[DigitalToday AI Reporter] Tesla's driver-monitoring system can be bypassed with a small plastic doll head costing around $30, or about 45,000 won.
Foreign media including electric vehicle publication Electrek reported on June 15 that small ornaments designed to fool Tesla's interior camera are being sold on Chinese e-commerce platforms for $20 to $50, or about 30,000 to 75,000 won.
The products are sold under names such as "travel companion" or "dashboard decoration". Their real purpose is known to be tricking the interior camera into thinking the driver is watching the road while using Autopilot and Full Self-Driving (FSD). Some Tesla drivers in China are reported to have attached celebrity figurine heads near the rear-view mirror so the camera recognises a normal head position and gaze.
Tesla's driver-monitoring system uses an interior camera to track head position and eye movement to check whether the driver is watching the road.
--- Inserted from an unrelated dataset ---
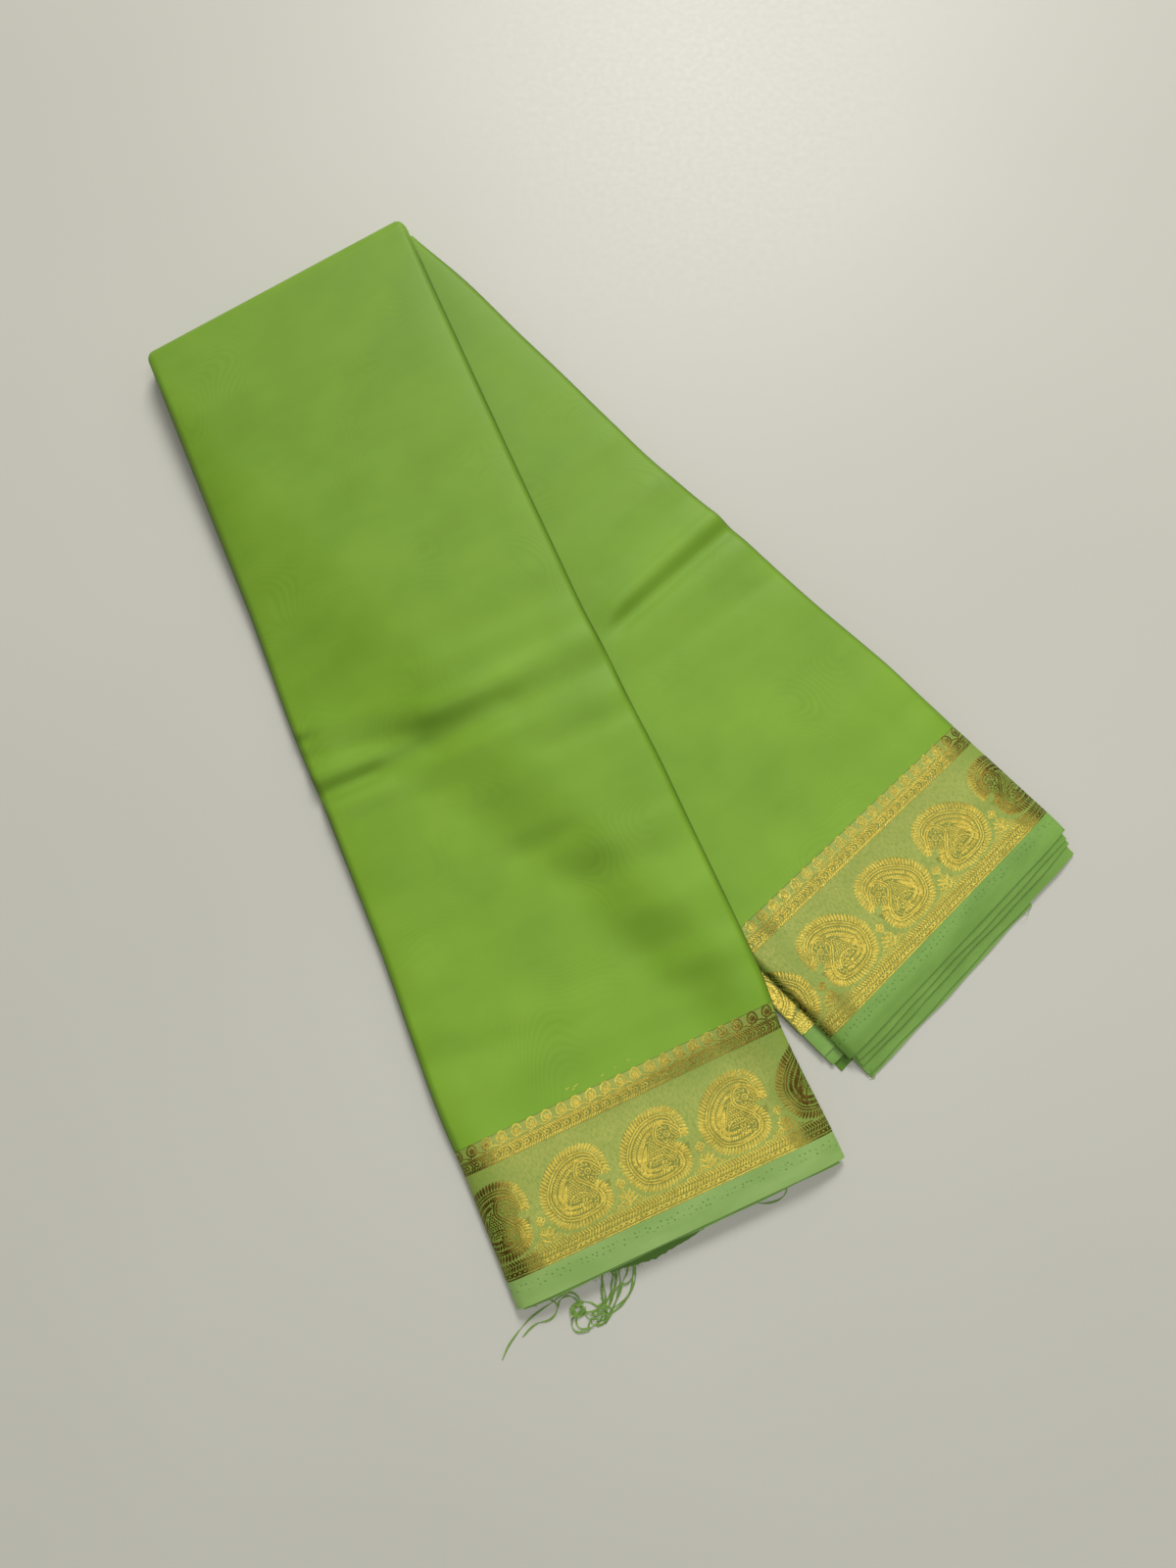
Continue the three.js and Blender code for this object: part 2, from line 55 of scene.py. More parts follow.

A case has been confirmed in which a forward-facing plastic head shaped like a face met those detection conditions.
In a case introduced by Digital Trends, a Model 3 owner in China used a fake head resembling Dwayne Johnson (드웨인 존슨) and was reported to have received no safety warning even once for 30 minutes. The driver was eating sunflower seeds with one hand and filming video with the other at the time.
Sellers are offering products beyond celebrity figurines, including a screen device that blinks, seat headrests and custom items that attach to dashboards. Buyer reviews indicate demand from people who want to use their phones while driving, eat food, and even try to sleep.
The problem is that such bypass attempts are not new. In the past, steering-wheel weights circulated among Tesla drivers to trick the torque sensor into thinking the driver was holding the wheel. The U.S. National Highway Traffic Safety Administration (NHTSA) demanded a halt to sales of "Autopilot Buddy", but similar products continued to appear afterward.
Tesla later expanded its interior camera-based monitoring functions, but what was seen as a more sophisticated system has now been bypassed by a cheap plastic toy.
The timing is also sensitive. Tesla recently launched FSD in China, but it is facing a fraud lawsuit related to Full Self-Driving from 10 local owners. It is also moving to address more than 100,000 vehicles that used hacked FSD activation devices in countries where the software was not approved.
Autopilot and FSD are Level 2 driver-assistance systems, not fully autonomous driving, meaning drivers must always monitor road conditions and be able to intervene immediately. NHTSA confirmed 80 cases of traffic-law violations linked to FSD, including running signals and entering opposing lanes, and escalated an ongoing investigation covering about 3.2 million vehicles to the engineering analysis stage.